Records supplied —
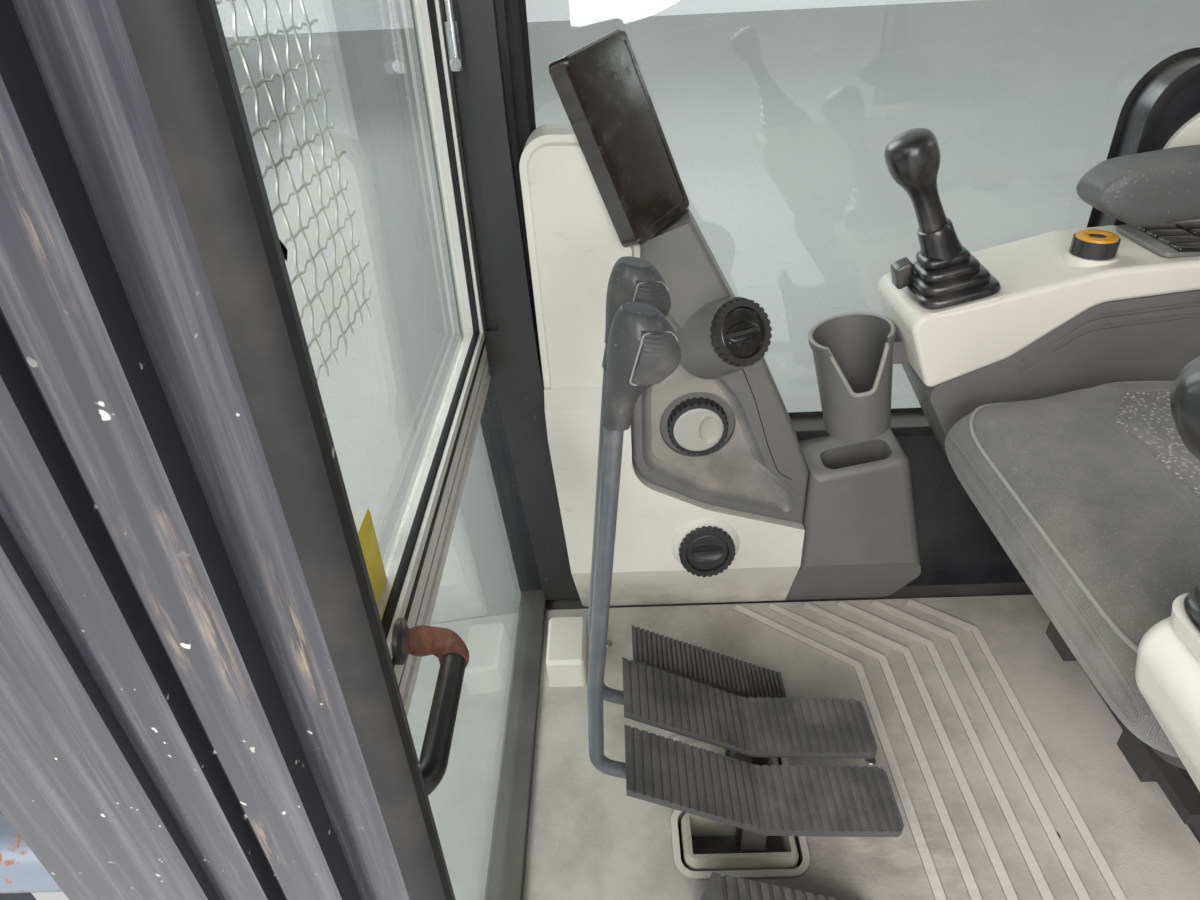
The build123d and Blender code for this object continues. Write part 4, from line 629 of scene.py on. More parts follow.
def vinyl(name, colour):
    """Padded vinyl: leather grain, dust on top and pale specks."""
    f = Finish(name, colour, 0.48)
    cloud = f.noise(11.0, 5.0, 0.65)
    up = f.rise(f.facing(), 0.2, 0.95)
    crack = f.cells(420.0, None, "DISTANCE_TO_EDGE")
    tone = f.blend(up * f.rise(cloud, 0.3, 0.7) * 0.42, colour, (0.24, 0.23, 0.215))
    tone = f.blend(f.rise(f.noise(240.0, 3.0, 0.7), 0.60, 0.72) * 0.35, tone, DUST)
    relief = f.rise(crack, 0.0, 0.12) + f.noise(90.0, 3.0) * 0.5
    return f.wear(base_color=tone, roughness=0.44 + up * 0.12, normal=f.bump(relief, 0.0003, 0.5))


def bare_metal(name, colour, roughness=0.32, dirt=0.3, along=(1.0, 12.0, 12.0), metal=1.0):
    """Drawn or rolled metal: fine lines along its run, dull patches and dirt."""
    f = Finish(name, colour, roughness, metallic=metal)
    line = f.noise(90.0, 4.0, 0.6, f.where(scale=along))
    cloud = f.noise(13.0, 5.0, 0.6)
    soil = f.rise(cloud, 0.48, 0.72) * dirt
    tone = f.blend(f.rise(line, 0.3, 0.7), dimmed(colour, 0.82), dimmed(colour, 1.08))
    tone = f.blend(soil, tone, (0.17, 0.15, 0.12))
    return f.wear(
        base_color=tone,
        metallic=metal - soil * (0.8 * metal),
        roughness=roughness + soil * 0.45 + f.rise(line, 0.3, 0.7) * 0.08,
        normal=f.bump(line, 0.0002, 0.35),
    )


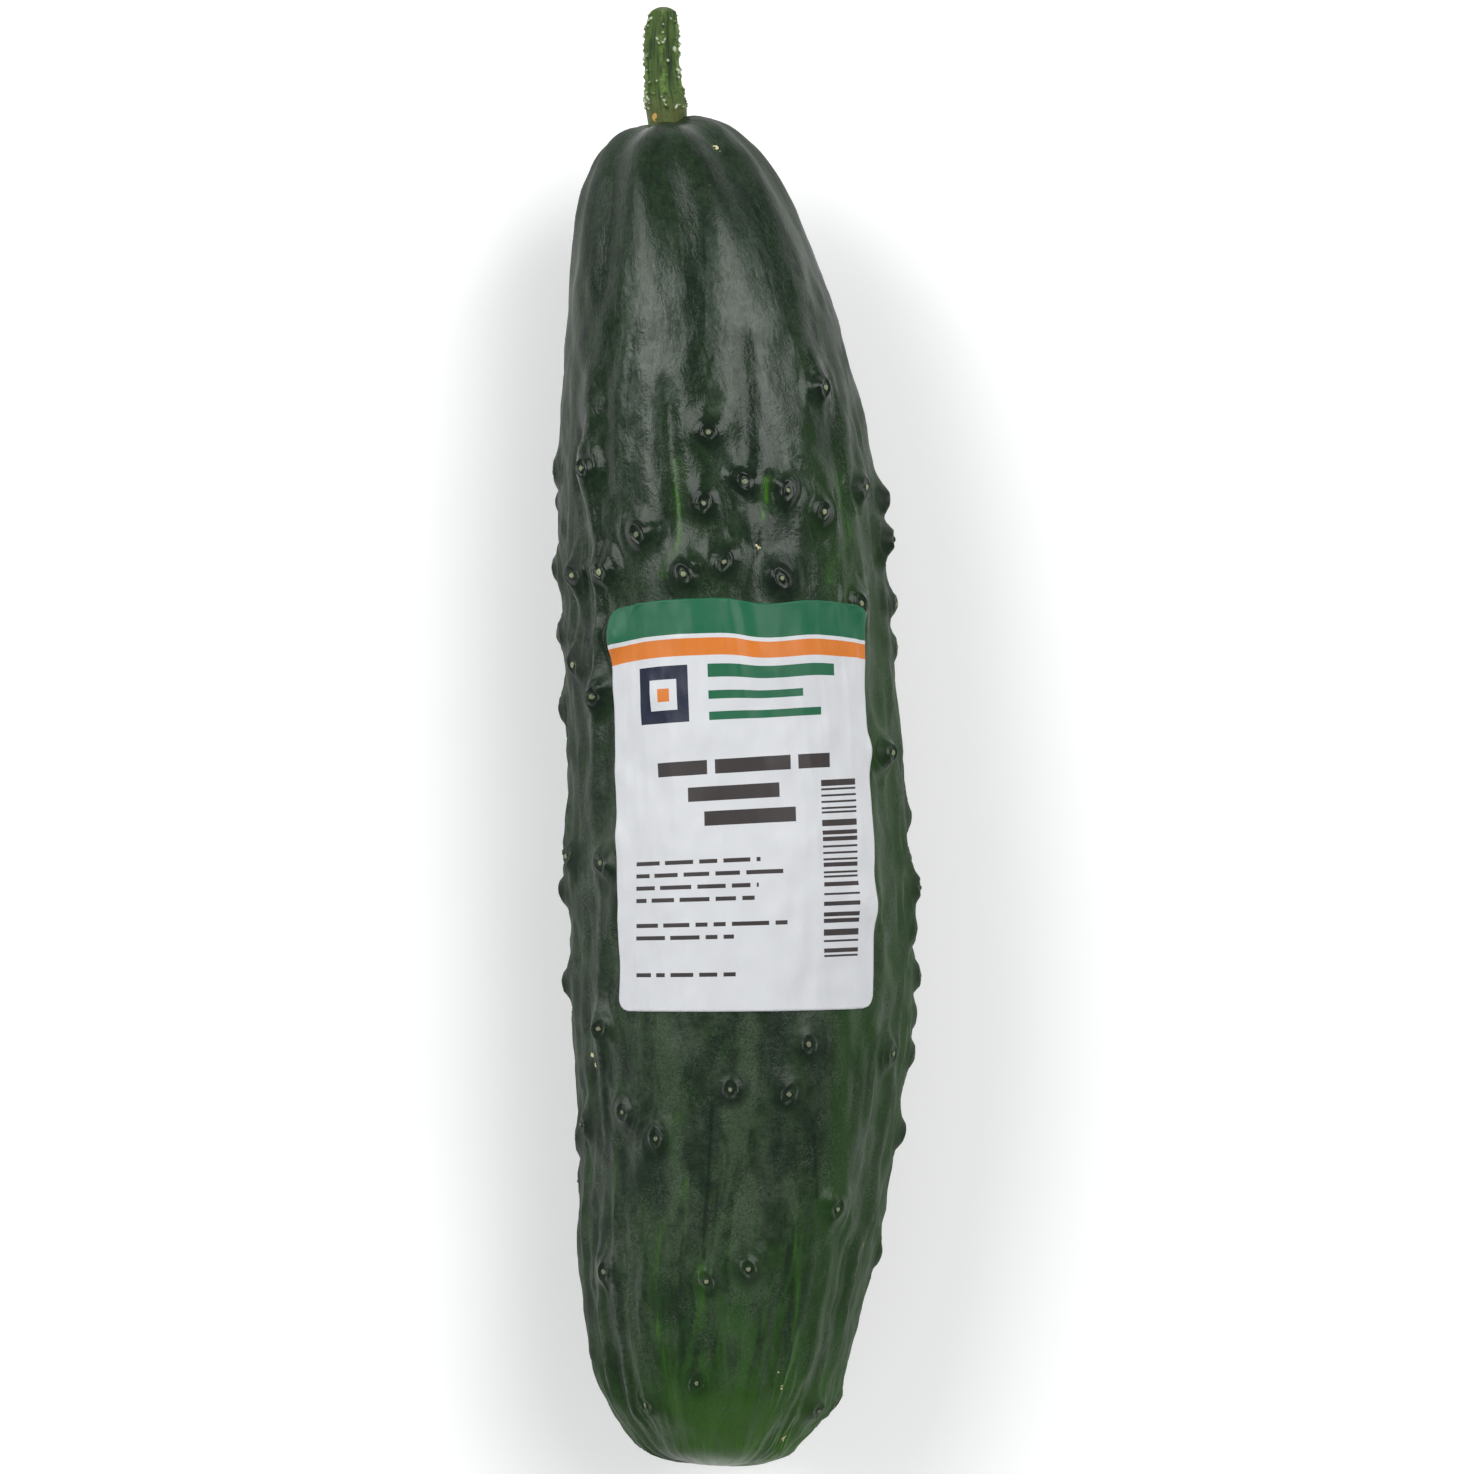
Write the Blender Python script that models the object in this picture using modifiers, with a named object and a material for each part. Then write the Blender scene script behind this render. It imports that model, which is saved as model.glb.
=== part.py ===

Task to complete — Quote all the records exactly, please, leaving none out.

Result —
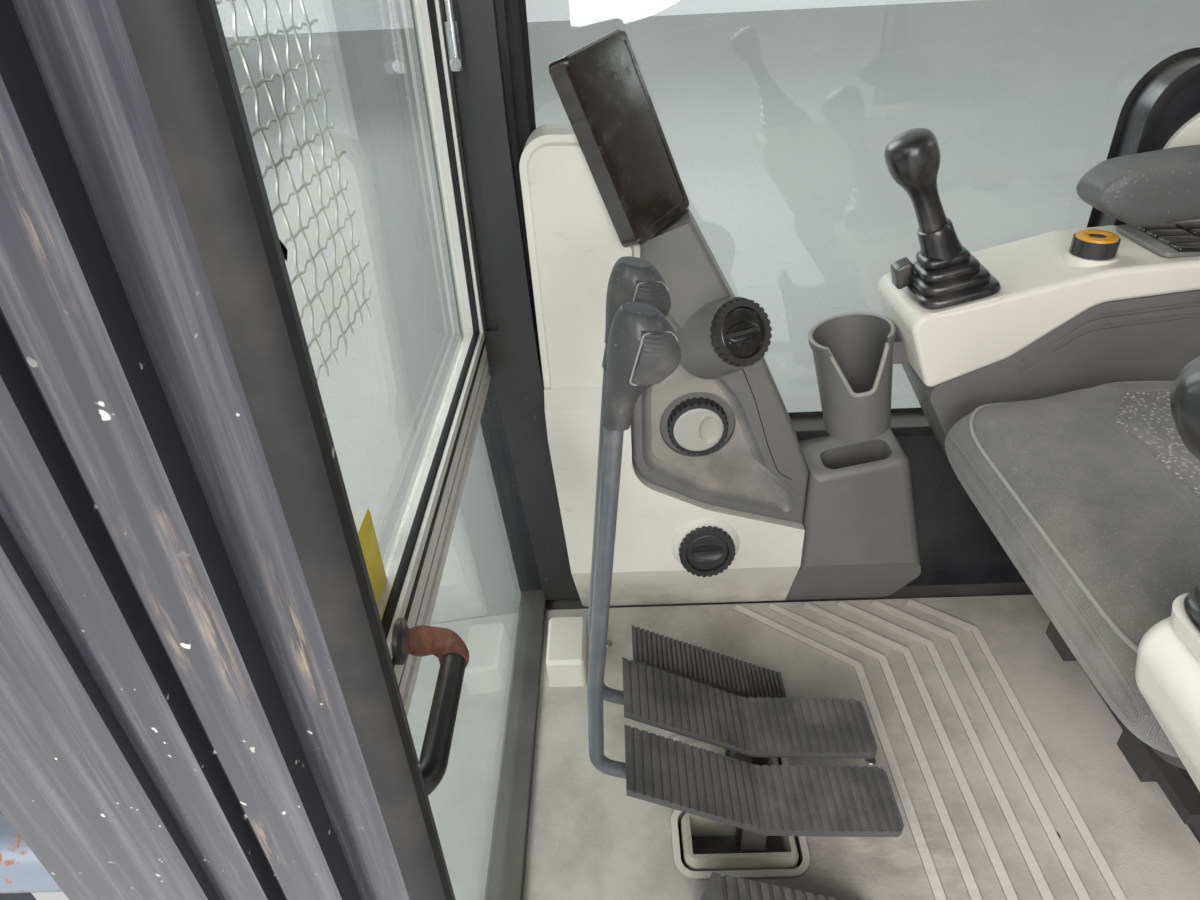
The build123d and Blender code for this object continues. Write part 4, from line 629 of scene.py on. More parts follow.
def vinyl(name, colour):
    """Padded vinyl: leather grain, dust on top and pale specks."""
    f = Finish(name, colour, 0.48)
    cloud = f.noise(11.0, 5.0, 0.65)
    up = f.rise(f.facing(), 0.2, 0.95)
    crack = f.cells(420.0, None, "DISTANCE_TO_EDGE")
    tone = f.blend(up * f.rise(cloud, 0.3, 0.7) * 0.42, colour, (0.24, 0.23, 0.215))
    tone = f.blend(f.rise(f.noise(240.0, 3.0, 0.7), 0.60, 0.72) * 0.35, tone, DUST)
    relief = f.rise(crack, 0.0, 0.12) + f.noise(90.0, 3.0) * 0.5
    return f.wear(base_color=tone, roughness=0.44 + up * 0.12, normal=f.bump(relief, 0.0003, 0.5))


def bare_metal(name, colour, roughness=0.32, dirt=0.3, along=(1.0, 12.0, 12.0), metal=1.0):
    """Drawn or rolled metal: fine lines along its run, dull patches and dirt."""
    f = Finish(name, colour, roughness, metallic=metal)
    line = f.noise(90.0, 4.0, 0.6, f.where(scale=along))
    cloud = f.noise(13.0, 5.0, 0.6)
    soil = f.rise(cloud, 0.48, 0.72) * dirt
    tone = f.blend(f.rise(line, 0.3, 0.7), dimmed(colour, 0.82), dimmed(colour, 1.08))
    tone = f.blend(soil, tone, (0.17, 0.15, 0.12))
    return f.wear(
        base_color=tone,
        metallic=metal - soil * (0.8 * metal),
        roughness=roughness + soil * 0.45 + f.rise(line, 0.3, 0.7) * 0.08,
        normal=f.bump(line, 0.0002, 0.35),
    )


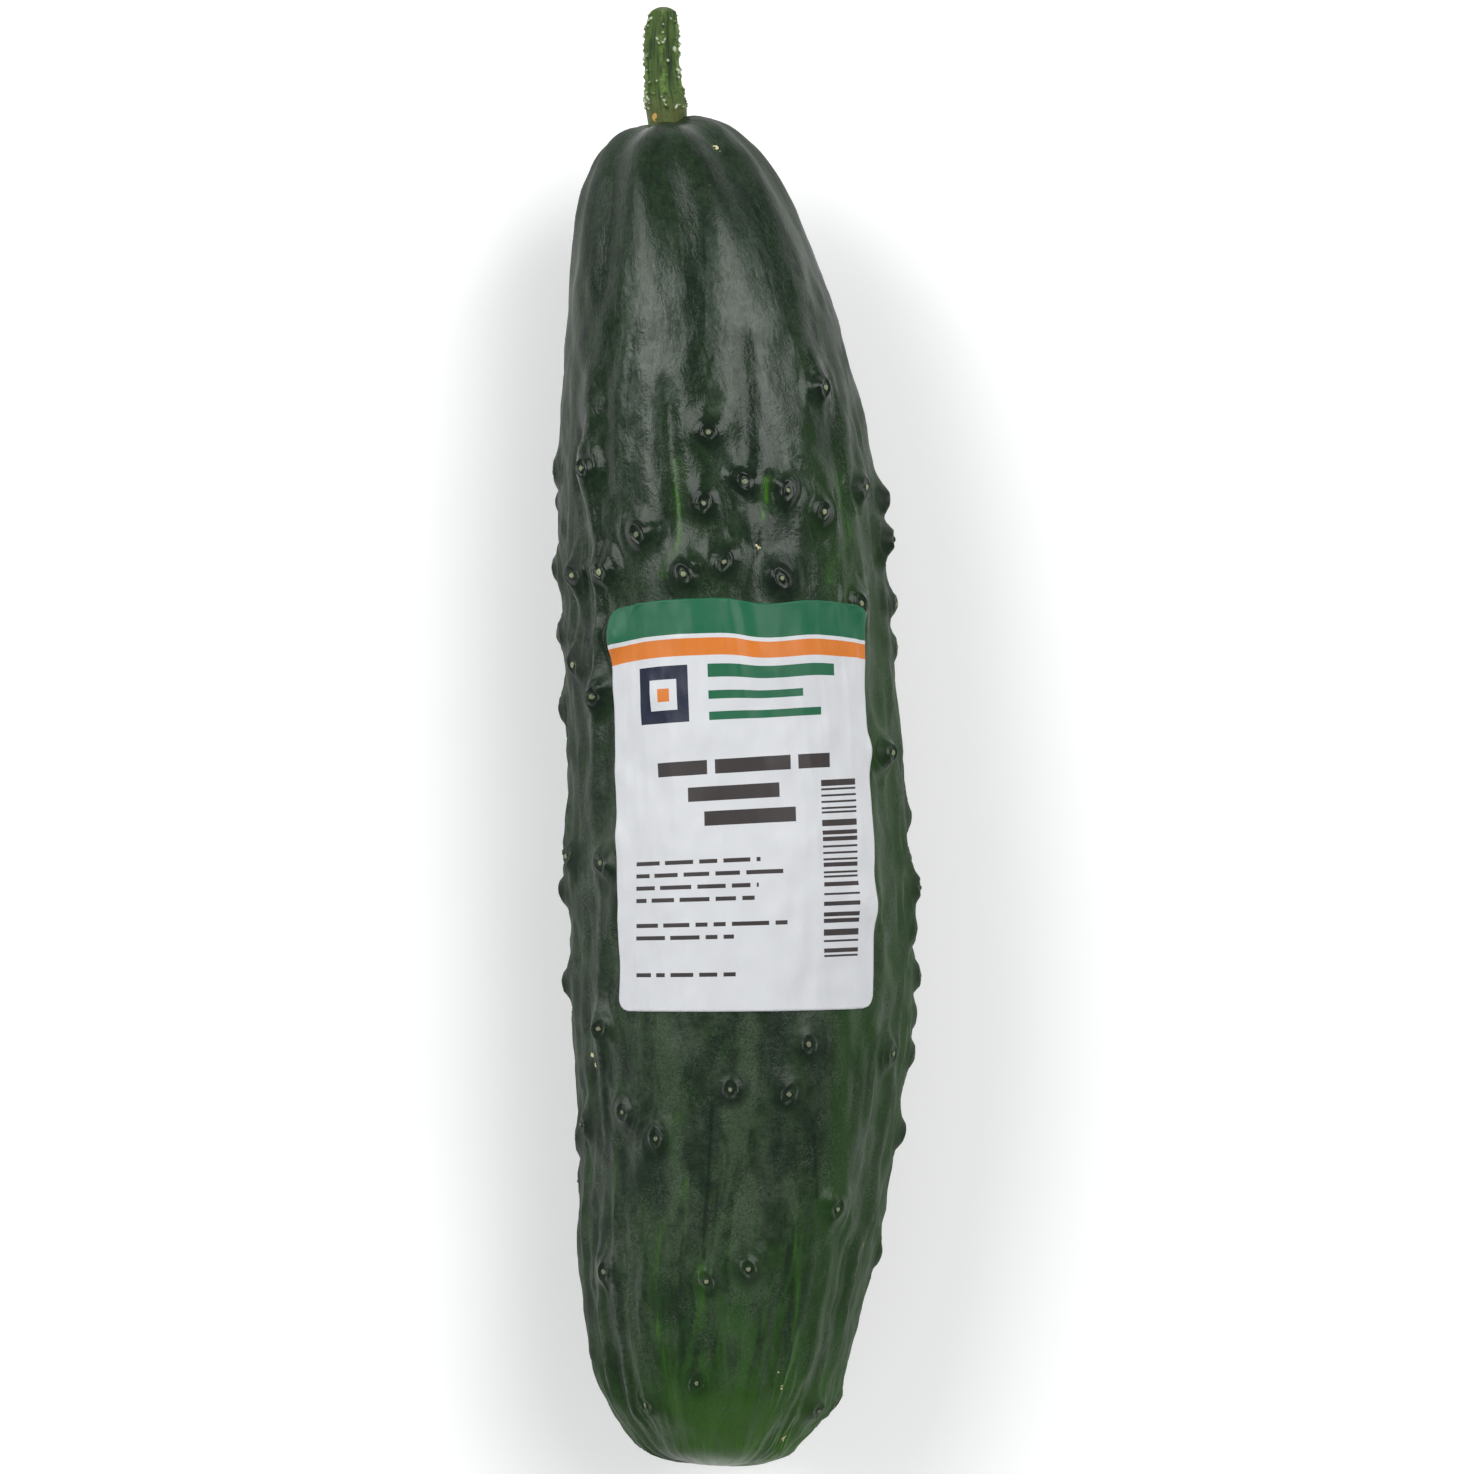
Write the Blender Python script that models the object in this picture using modifiers, with a named object and a material for each part. Then write the Blender scene script behind this render. It imports that model, which is saved as model.glb.
=== part.py ===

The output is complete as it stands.